- _What is asked_
Quote, with no changes, the lines that run from the top of the material to the line with "bpy.context.scene.camera = camera", both included.

- _Dataset section_

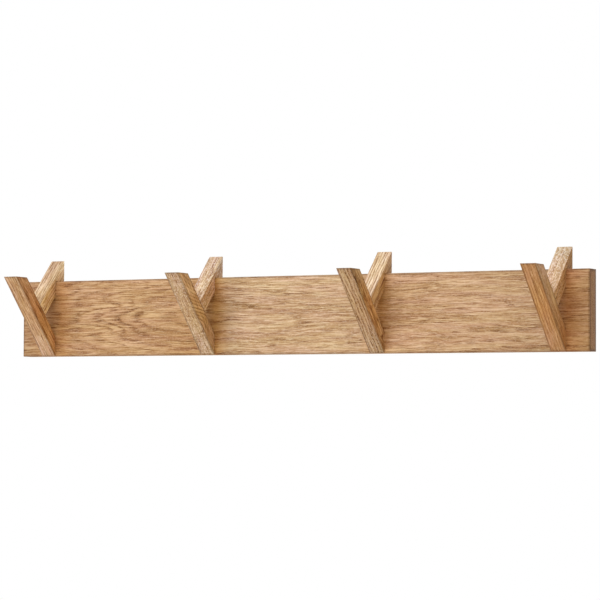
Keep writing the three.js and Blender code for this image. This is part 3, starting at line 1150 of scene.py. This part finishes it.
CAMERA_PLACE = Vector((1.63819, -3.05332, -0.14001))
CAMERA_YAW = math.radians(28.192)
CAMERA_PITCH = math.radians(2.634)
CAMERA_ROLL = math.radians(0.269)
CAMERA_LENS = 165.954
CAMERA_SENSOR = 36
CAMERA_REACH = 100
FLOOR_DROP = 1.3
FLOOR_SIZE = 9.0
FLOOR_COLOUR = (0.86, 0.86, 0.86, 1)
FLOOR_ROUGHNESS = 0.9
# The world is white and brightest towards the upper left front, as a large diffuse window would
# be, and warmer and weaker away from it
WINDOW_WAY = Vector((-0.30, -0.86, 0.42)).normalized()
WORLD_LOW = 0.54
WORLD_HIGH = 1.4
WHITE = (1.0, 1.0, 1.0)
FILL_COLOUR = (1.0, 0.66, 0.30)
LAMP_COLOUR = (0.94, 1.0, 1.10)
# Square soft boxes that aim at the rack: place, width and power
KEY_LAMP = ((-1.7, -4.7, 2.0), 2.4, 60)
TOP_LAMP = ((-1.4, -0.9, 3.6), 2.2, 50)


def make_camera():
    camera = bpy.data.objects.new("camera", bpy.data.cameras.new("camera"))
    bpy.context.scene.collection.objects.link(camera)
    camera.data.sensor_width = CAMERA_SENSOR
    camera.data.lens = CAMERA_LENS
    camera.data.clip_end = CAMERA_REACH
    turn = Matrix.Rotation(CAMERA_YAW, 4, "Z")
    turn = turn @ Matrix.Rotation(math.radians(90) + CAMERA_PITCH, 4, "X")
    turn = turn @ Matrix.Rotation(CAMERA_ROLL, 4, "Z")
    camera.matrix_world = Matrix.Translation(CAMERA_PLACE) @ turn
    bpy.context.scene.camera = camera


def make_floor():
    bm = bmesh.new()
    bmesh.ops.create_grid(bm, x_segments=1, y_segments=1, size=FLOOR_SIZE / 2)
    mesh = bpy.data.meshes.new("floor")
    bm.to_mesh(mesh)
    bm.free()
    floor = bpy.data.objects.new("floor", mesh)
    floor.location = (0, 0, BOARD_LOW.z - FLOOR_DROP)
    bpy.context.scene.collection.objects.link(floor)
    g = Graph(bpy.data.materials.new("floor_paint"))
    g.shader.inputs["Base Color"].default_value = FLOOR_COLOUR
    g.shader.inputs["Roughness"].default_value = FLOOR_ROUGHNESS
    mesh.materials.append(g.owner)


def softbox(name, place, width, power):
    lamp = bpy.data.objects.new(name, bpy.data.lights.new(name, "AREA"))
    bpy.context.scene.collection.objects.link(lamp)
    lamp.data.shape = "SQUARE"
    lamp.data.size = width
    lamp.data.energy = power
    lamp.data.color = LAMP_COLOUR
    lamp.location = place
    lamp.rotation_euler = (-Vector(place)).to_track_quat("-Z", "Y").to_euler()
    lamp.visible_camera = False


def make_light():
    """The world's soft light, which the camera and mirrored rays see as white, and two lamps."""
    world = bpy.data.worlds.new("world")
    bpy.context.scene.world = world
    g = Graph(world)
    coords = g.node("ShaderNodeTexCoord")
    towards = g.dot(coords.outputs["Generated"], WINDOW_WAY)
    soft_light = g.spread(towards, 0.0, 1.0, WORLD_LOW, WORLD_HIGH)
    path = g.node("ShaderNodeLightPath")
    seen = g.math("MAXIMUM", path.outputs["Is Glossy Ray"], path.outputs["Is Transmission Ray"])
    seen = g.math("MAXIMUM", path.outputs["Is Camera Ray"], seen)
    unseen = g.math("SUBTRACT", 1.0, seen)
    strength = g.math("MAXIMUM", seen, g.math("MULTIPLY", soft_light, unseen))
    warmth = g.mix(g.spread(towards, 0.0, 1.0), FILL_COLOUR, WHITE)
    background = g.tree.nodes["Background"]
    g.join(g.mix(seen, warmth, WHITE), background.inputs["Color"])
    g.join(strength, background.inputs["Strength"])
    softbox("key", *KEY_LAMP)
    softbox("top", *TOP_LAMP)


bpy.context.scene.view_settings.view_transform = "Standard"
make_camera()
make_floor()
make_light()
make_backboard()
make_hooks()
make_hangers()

- _Result of the task_
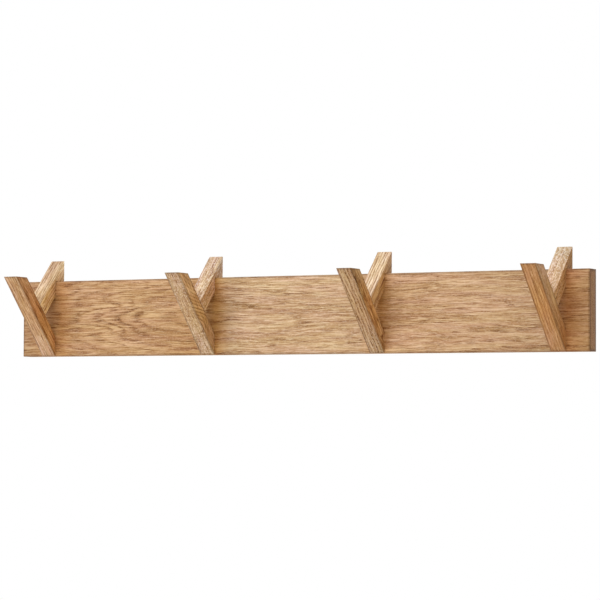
Keep writing the three.js and Blender code for this image. This is part 3, starting at line 1150 of scene.py. This part finishes it.
CAMERA_PLACE = Vector((1.63819, -3.05332, -0.14001))
CAMERA_YAW = math.radians(28.192)
CAMERA_PITCH = math.radians(2.634)
CAMERA_ROLL = math.radians(0.269)
CAMERA_LENS = 165.954
CAMERA_SENSOR = 36
CAMERA_REACH = 100
FLOOR_DROP = 1.3
FLOOR_SIZE = 9.0
FLOOR_COLOUR = (0.86, 0.86, 0.86, 1)
FLOOR_ROUGHNESS = 0.9
# The world is white and brightest towards the upper left front, as a large diffuse window would
# be, and warmer and weaker away from it
WINDOW_WAY = Vector((-0.30, -0.86, 0.42)).normalized()
WORLD_LOW = 0.54
WORLD_HIGH = 1.4
WHITE = (1.0, 1.0, 1.0)
FILL_COLOUR = (1.0, 0.66, 0.30)
LAMP_COLOUR = (0.94, 1.0, 1.10)
# Square soft boxes that aim at the rack: place, width and power
KEY_LAMP = ((-1.7, -4.7, 2.0), 2.4, 60)
TOP_LAMP = ((-1.4, -0.9, 3.6), 2.2, 50)


def make_camera():
    camera = bpy.data.objects.new("camera", bpy.data.cameras.new("camera"))
    bpy.context.scene.collection.objects.link(camera)
    camera.data.sensor_width = CAMERA_SENSOR
    camera.data.lens = CAMERA_LENS
    camera.data.clip_end = CAMERA_REACH
    turn = Matrix.Rotation(CAMERA_YAW, 4, "Z")
    turn = turn @ Matrix.Rotation(math.radians(90) + CAMERA_PITCH, 4, "X")
    turn = turn @ Matrix.Rotation(CAMERA_ROLL, 4, "Z")
    camera.matrix_world = Matrix.Translation(CAMERA_PLACE) @ turn
    bpy.context.scene.camera = camera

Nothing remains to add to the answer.